> **Task statement**:
Quote every line of the material beneath this one.

------------------------------------

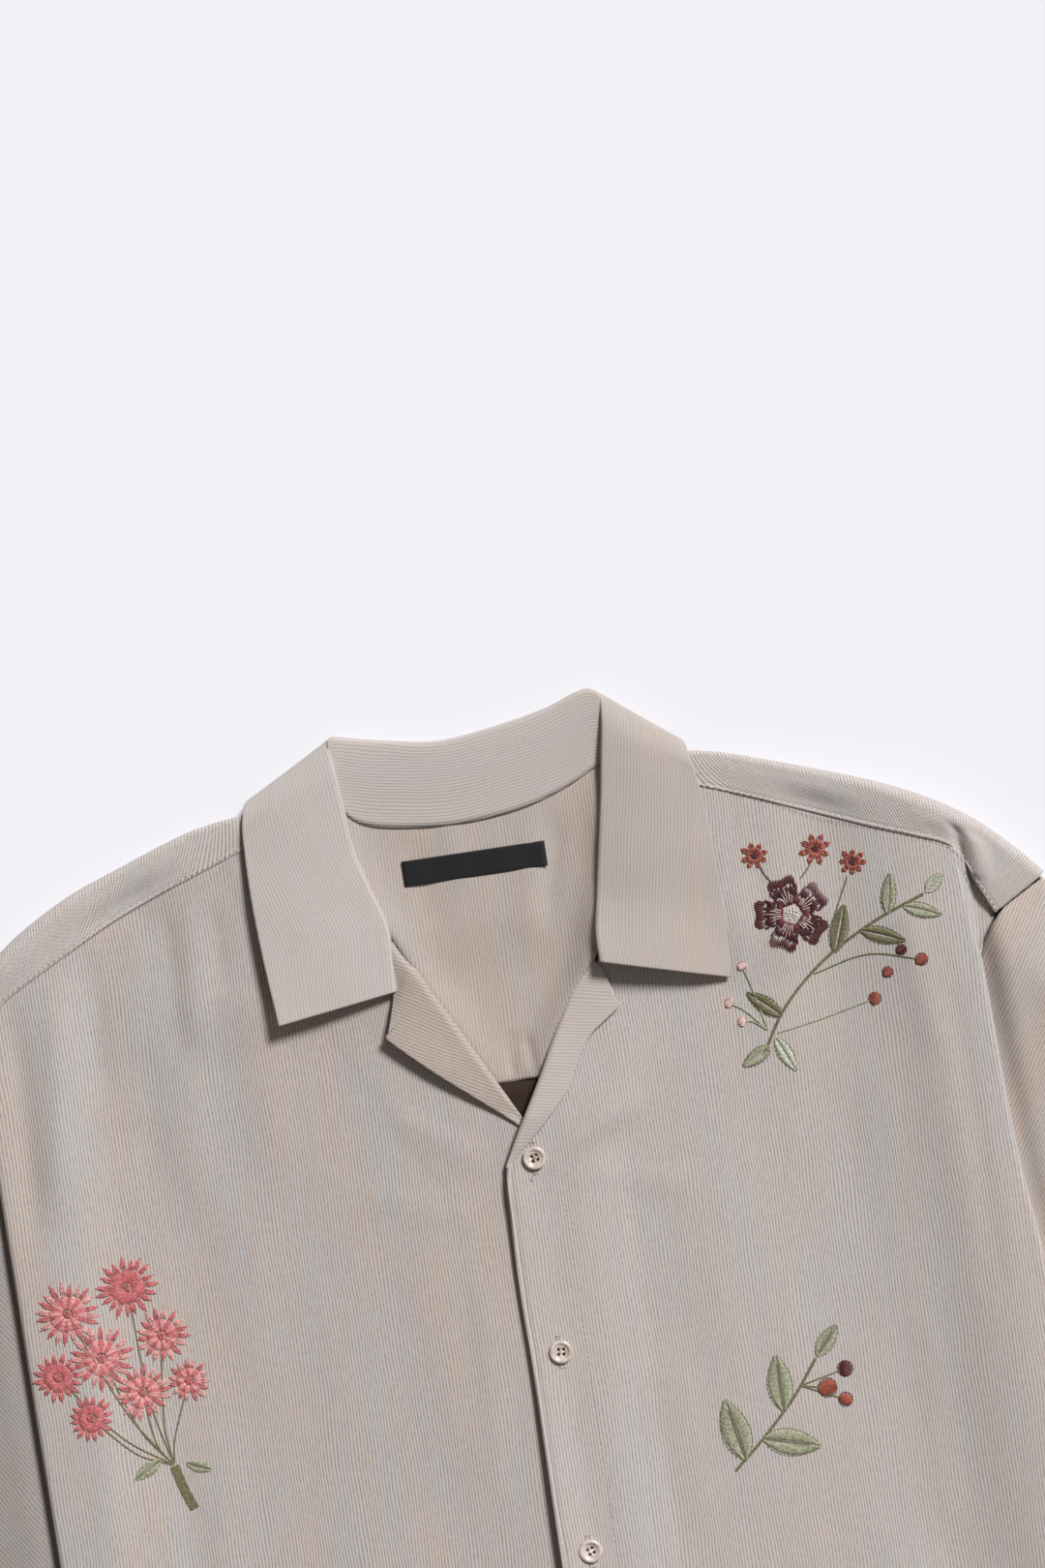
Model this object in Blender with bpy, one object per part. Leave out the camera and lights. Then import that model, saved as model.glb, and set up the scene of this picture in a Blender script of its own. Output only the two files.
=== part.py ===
"""A long-sleeved camp-collar shirt, size L, laid on its back on a flat surface.

Every piece that is cut and sewn is its own thin wall: back, yoke, two fronts, two facings turned out as
lapels, collar, two sleeves, two cuffs, a neck label and the buttons.

The tables are in millimetres in the shirt's own axes: x = 0 on the button line, positive towards the
wearer's left, y = 0 at the top button, positive towards the collar, and z = 0 on the surface below.
The finished shirt is then moved so that the middle of its underside is the origin.
"""

import math
from collections import namedtuple

import bmesh
import bpy

# Driving sizes, in millimetres.
MM = 0.001
WALL = 1.2
COLLAR_WALL = 1.6
CUFF_WALL = 1.6
LABEL_WALL = 0.6
SEAM_GAP = 0.3
FLOOR_MID = WALL / 2
HEM_Y = -560.0
YOKE_SEAM_Y = 36.0
FRONT_Z = 2.5
FOLD_RADIUS = 3.1
CREASE_DROP = 7.0
UNDERARM_TOP_Y = 84.5
BUTTON_PITCH = 98.7
BUTTON_COUNT = 6
BUTTON_RADIUS = 5.75
BUTTON_HEIGHT = 2.4
LABEL_SIZE = (71.0, 12.5)
LABEL_CENTRE = (-6.6, 144.4)
PLACKET_HALF = 15.0
CUFF_LENGTH = 62.0
CUFF_WIDTH = 116.0
SLEEVE_END_WIDTH = 126.0
LEFT_SIDE_SHIFT = 18.0

# Colours as linear values.
CLOTH = (0.46, 0.40, 0.365, 1.0)
CLOTH_LIGHT = (0.50, 0.44, 0.405, 1.0)
LABEL_BLACK = (0.015, 0.014, 0.018, 1.0)
BUTTON_BEIGE = (0.50, 0.42, 0.38, 1.0)

# The side of the body from hem to shoulder: the crease that shows from above, the seam where the panel
# ends under it, that seam's height, and the height of the crease's top. x is measured outwards.
EdgeRow = namedtuple("EdgeRow", "y crease seam seam_z top_z")
EDGE_WEARERS_LEFT = (
    EdgeRow(-560, 254, 224, 0.9, 6.8),
    EdgeRow(-420, 251, 221, 0.9, 6.9),
    EdgeRow(-320, 248, 216, 1.0, 7.5),
    EdgeRow(-262, 247, 211, 2.6, 9.6),
    EdgeRow(-215, 246, 207, 5.2, 11.8),
    EdgeRow(-178, 245, 204.4, 5.6, 12.4),
    EdgeRow(-88, 241, 207, 5.7, 12.6),
    EdgeRow(-39, 236, 208, 5.7, 12.6),
    EdgeRow(0, 234, 211, 5.7, 12.6),
    EdgeRow(35, 233, 220, 5.7, 12.6),
    EdgeRow(61, 232, 231, 5.6, 12.4),
    EdgeRow(82, 230, 242, 5.2, 11.6),
    EdgeRow(103, 229, 252, 5.0, 10.4),
    EdgeRow(122, 227.5, 258, 5.0, 9.4),
)
EDGE_WEARERS_RIGHT = (
    EdgeRow(-560, 268, 238, 0.9, 6.8),
    EdgeRow(-420, 265, 235, 0.9, 6.9),
    EdgeRow(-320, 261, 232, 1.0, 7.5),
    EdgeRow(-262, 259, 229, 2.6, 9.6),
    EdgeRow(-215, 258, 225, 5.2, 11.8),
    EdgeRow(-178, 257.5, 222.4, 5.6, 12.4),
    EdgeRow(-88, 258.5, 225, 5.7, 12.6),
    EdgeRow(-39, 259, 226, 5.7, 12.6),
    EdgeRow(0, 259.5, 229, 5.7, 12.6),
    EdgeRow(35, 259.5, 238, 5.7, 12.6),
    EdgeRow(61, 257.5, 249, 5.6, 12.4),
    EdgeRow(82, 254, 260, 5.2, 11.6),
    EdgeRow(103, 251, 270, 5.0, 10.4),
    EdgeRow(122, 248, 276, 5.0, 9.4),
)

# The inner edge of each front: straight down the placket, then up the lapel's roll line and the neck seam.
InnerRow = namedtuple("InnerRow", "y x")
INNER_WEARERS_LEFT = (
    InnerRow(-560, -15),
    InnerRow(-120, -15),
    InnerRow(-30, -12.6),
    InnerRow(-5, -10.6),
    InnerRow(10, -1.8),
    InnerRow(19, 3.6),
    InnerRow(37, 13.2),
    InnerRow(50, 20),
    InnerRow(63, 27.4),
    InnerRow(81, 40.6),
    InnerRow(90, 46.6),
    InnerRow(100, 51.5),
    InnerRow(130, 61),
    InnerRow(155, 66),
    InnerRow(178, 68),
)
INNER_WEARERS_RIGHT = (
    InnerRow(-560, -15),
    InnerRow(-40, -15),
    InnerRow(-14, -13),
    InnerRow(4, -2),
    InnerRow(16, 4.6),
    InnerRow(33, 13),
    InnerRow(49, 21.4),
    InnerRow(72, 33.4),
    InnerRow(93, 44.6),
    InnerRow(112, 53.6),
    InnerRow(135, 64),
    InnerRow(158, 71),
    InnerRow(180, 73),
)

# How far the overlapping front is lifted along its inner edge by the layers under it.
LiftRow = namedtuple("LiftRow", "y lift")
PLACKET_LIFT = (
    LiftRow(-560, 1.9),
    LiftRow(-300, 2.2),
    LiftRow(-200, 2.9),
    LiftRow(-100, 2.3),
    LiftRow(-30, 2.6),
    LiftRow(12, 3.9),
    LiftRow(40, 2.8),
    LiftRow(80, 1.0),
    LiftRow(108, 0.0),
)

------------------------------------

> **Result for this exercise**:
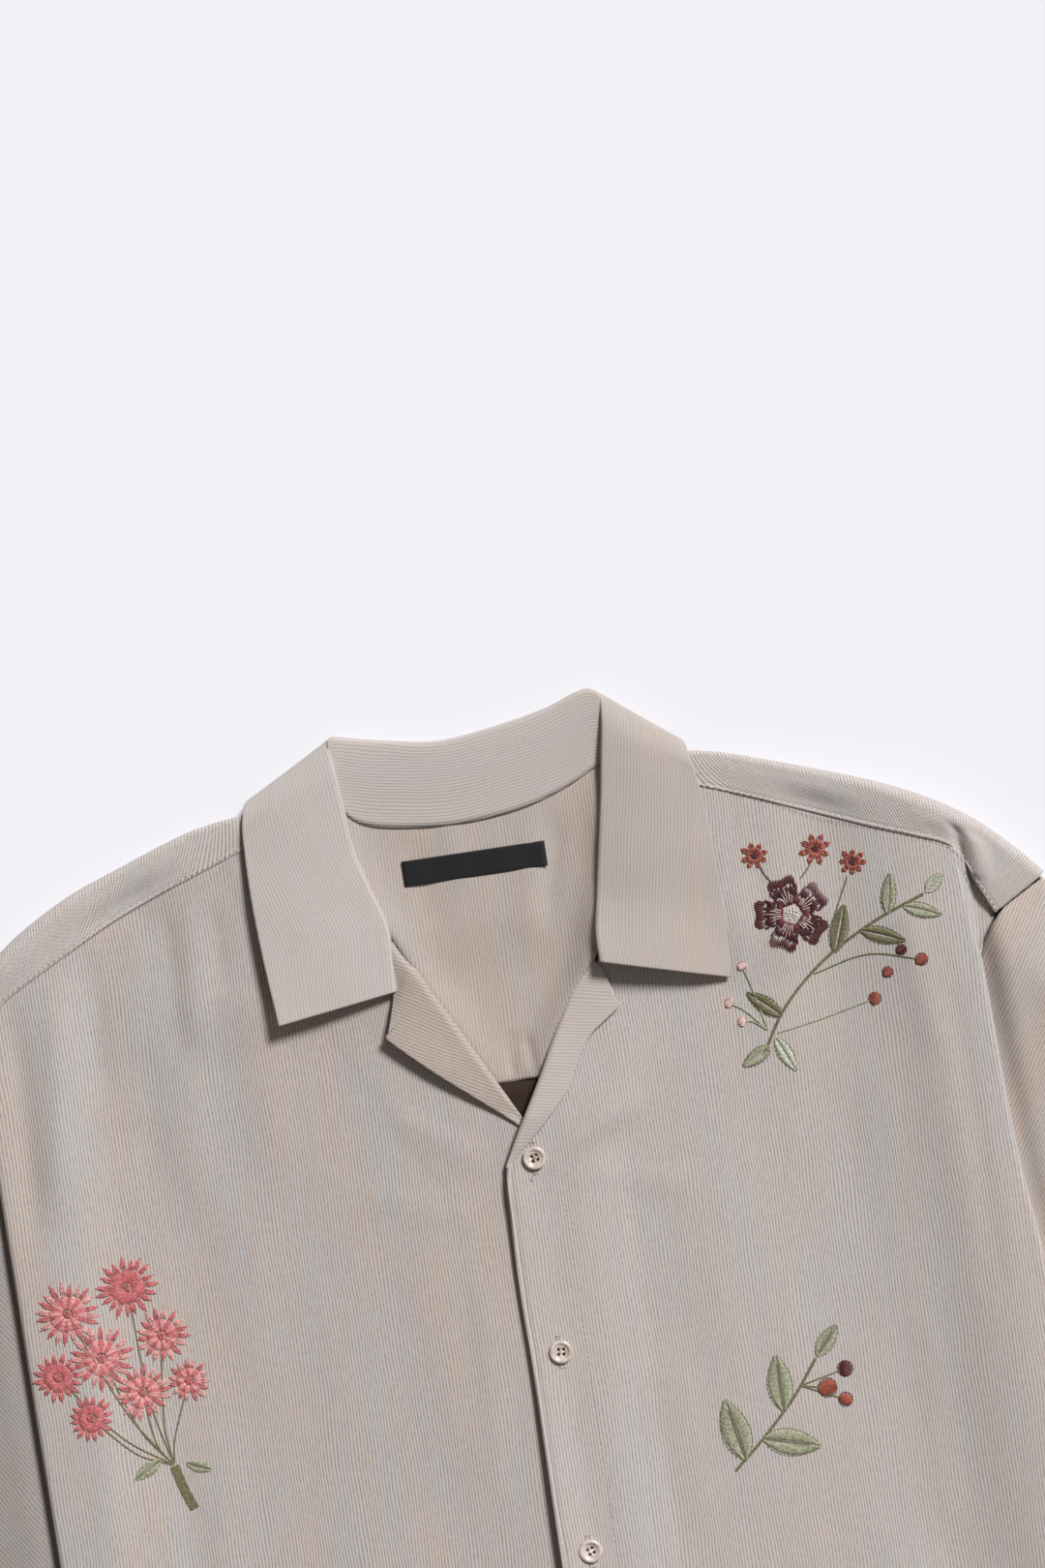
Model this object in Blender with bpy, one object per part. Leave out the camera and lights. Then import that model, saved as model.glb, and set up the scene of this picture in a Blender script of its own. Output only the two files.
=== part.py ===
"""A long-sleeved camp-collar shirt, size L, laid on its back on a flat surface.

Every piece that is cut and sewn is its own thin wall: back, yoke, two fronts, two facings turned out as
lapels, collar, two sleeves, two cuffs, a neck label and the buttons.

The tables are in millimetres in the shirt's own axes: x = 0 on the button line, positive towards the
wearer's left, y = 0 at the top button, positive towards the collar, and z = 0 on the surface below.
The finished shirt is then moved so that the middle of its underside is the origin.
"""

import math
from collections import namedtuple

import bmesh
import bpy

# Driving sizes, in millimetres.
MM = 0.001
WALL = 1.2
COLLAR_WALL = 1.6
CUFF_WALL = 1.6
LABEL_WALL = 0.6
SEAM_GAP = 0.3
FLOOR_MID = WALL / 2
HEM_Y = -560.0
YOKE_SEAM_Y = 36.0
FRONT_Z = 2.5
FOLD_RADIUS = 3.1
CREASE_DROP = 7.0
UNDERARM_TOP_Y = 84.5
BUTTON_PITCH = 98.7
BUTTON_COUNT = 6
BUTTON_RADIUS = 5.75
BUTTON_HEIGHT = 2.4
LABEL_SIZE = (71.0, 12.5)
LABEL_CENTRE = (-6.6, 144.4)
PLACKET_HALF = 15.0
CUFF_LENGTH = 62.0
CUFF_WIDTH = 116.0
SLEEVE_END_WIDTH = 126.0
LEFT_SIDE_SHIFT = 18.0

# Colours as linear values.
CLOTH = (0.46, 0.40, 0.365, 1.0)
CLOTH_LIGHT = (0.50, 0.44, 0.405, 1.0)
LABEL_BLACK = (0.015, 0.014, 0.018, 1.0)
BUTTON_BEIGE = (0.50, 0.42, 0.38, 1.0)

# The side of the body from hem to shoulder: the crease that shows from above, the seam where the panel
# ends under it, that seam's height, and the height of the crease's top. x is measured outwards.
EdgeRow = namedtuple("EdgeRow", "y crease seam seam_z top_z")
EDGE_WEARERS_LEFT = (
    EdgeRow(-560, 254, 224, 0.9, 6.8),
    EdgeRow(-420, 251, 221, 0.9, 6.9),
    EdgeRow(-320, 248, 216, 1.0, 7.5),
    EdgeRow(-262, 247, 211, 2.6, 9.6),
    EdgeRow(-215, 246, 207, 5.2, 11.8),
    EdgeRow(-178, 245, 204.4, 5.6, 12.4),
    EdgeRow(-88, 241, 207, 5.7, 12.6),
    EdgeRow(-39, 236, 208, 5.7, 12.6),
    EdgeRow(0, 234, 211, 5.7, 12.6),
    EdgeRow(35, 233, 220, 5.7, 12.6),
    EdgeRow(61, 232, 231, 5.6, 12.4),
    EdgeRow(82, 230, 242, 5.2, 11.6),
    EdgeRow(103, 229, 252, 5.0, 10.4),
    EdgeRow(122, 227.5, 258, 5.0, 9.4),
)
EDGE_WEARERS_RIGHT = (
    EdgeRow(-560, 268, 238, 0.9, 6.8),
    EdgeRow(-420, 265, 235, 0.9, 6.9),
    EdgeRow(-320, 261, 232, 1.0, 7.5),
    EdgeRow(-262, 259, 229, 2.6, 9.6),
    EdgeRow(-215, 258, 225, 5.2, 11.8),
    EdgeRow(-178, 257.5, 222.4, 5.6, 12.4),
    EdgeRow(-88, 258.5, 225, 5.7, 12.6),
    EdgeRow(-39, 259, 226, 5.7, 12.6),
    EdgeRow(0, 259.5, 229, 5.7, 12.6),
    EdgeRow(35, 259.5, 238, 5.7, 12.6),
    EdgeRow(61, 257.5, 249, 5.6, 12.4),
    EdgeRow(82, 254, 260, 5.2, 11.6),
    EdgeRow(103, 251, 270, 5.0, 10.4),
    EdgeRow(122, 248, 276, 5.0, 9.4),
)

# The inner edge of each front: straight down the placket, then up the lapel's roll line and the neck seam.
InnerRow = namedtuple("InnerRow", "y x")
INNER_WEARERS_LEFT = (
    InnerRow(-560, -15),
    InnerRow(-120, -15),
    InnerRow(-30, -12.6),
    InnerRow(-5, -10.6),
    InnerRow(10, -1.8),
    InnerRow(19, 3.6),
    InnerRow(37, 13.2),
    InnerRow(50, 20),
    InnerRow(63, 27.4),
    InnerRow(81, 40.6),
    InnerRow(90, 46.6),
    InnerRow(100, 51.5),
    InnerRow(130, 61),
    InnerRow(155, 66),
    InnerRow(178, 68),
)
INNER_WEARERS_RIGHT = (
    InnerRow(-560, -15),
    InnerRow(-40, -15),
    InnerRow(-14, -13),
    InnerRow(4, -2),
    InnerRow(16, 4.6),
    InnerRow(33, 13),
    InnerRow(49, 21.4),
    InnerRow(72, 33.4),
    InnerRow(93, 44.6),
    InnerRow(112, 53.6),
    InnerRow(135, 64),
    InnerRow(158, 71),
    InnerRow(180, 73),
)

# How far the overlapping front is lifted along its inner edge by the layers under it.
LiftRow = namedtuple("LiftRow", "y lift")
PLACKET_LIFT = (
    LiftRow(-560, 1.9),
    LiftRow(-300, 2.2),
    LiftRow(-200, 2.9),
    LiftRow(-100, 2.3),
    LiftRow(-30, 2.6),
    LiftRow(12, 3.9),
    LiftRow(40, 2.8),
    LiftRow(80, 1.0),
    LiftRow(108, 0.0),
)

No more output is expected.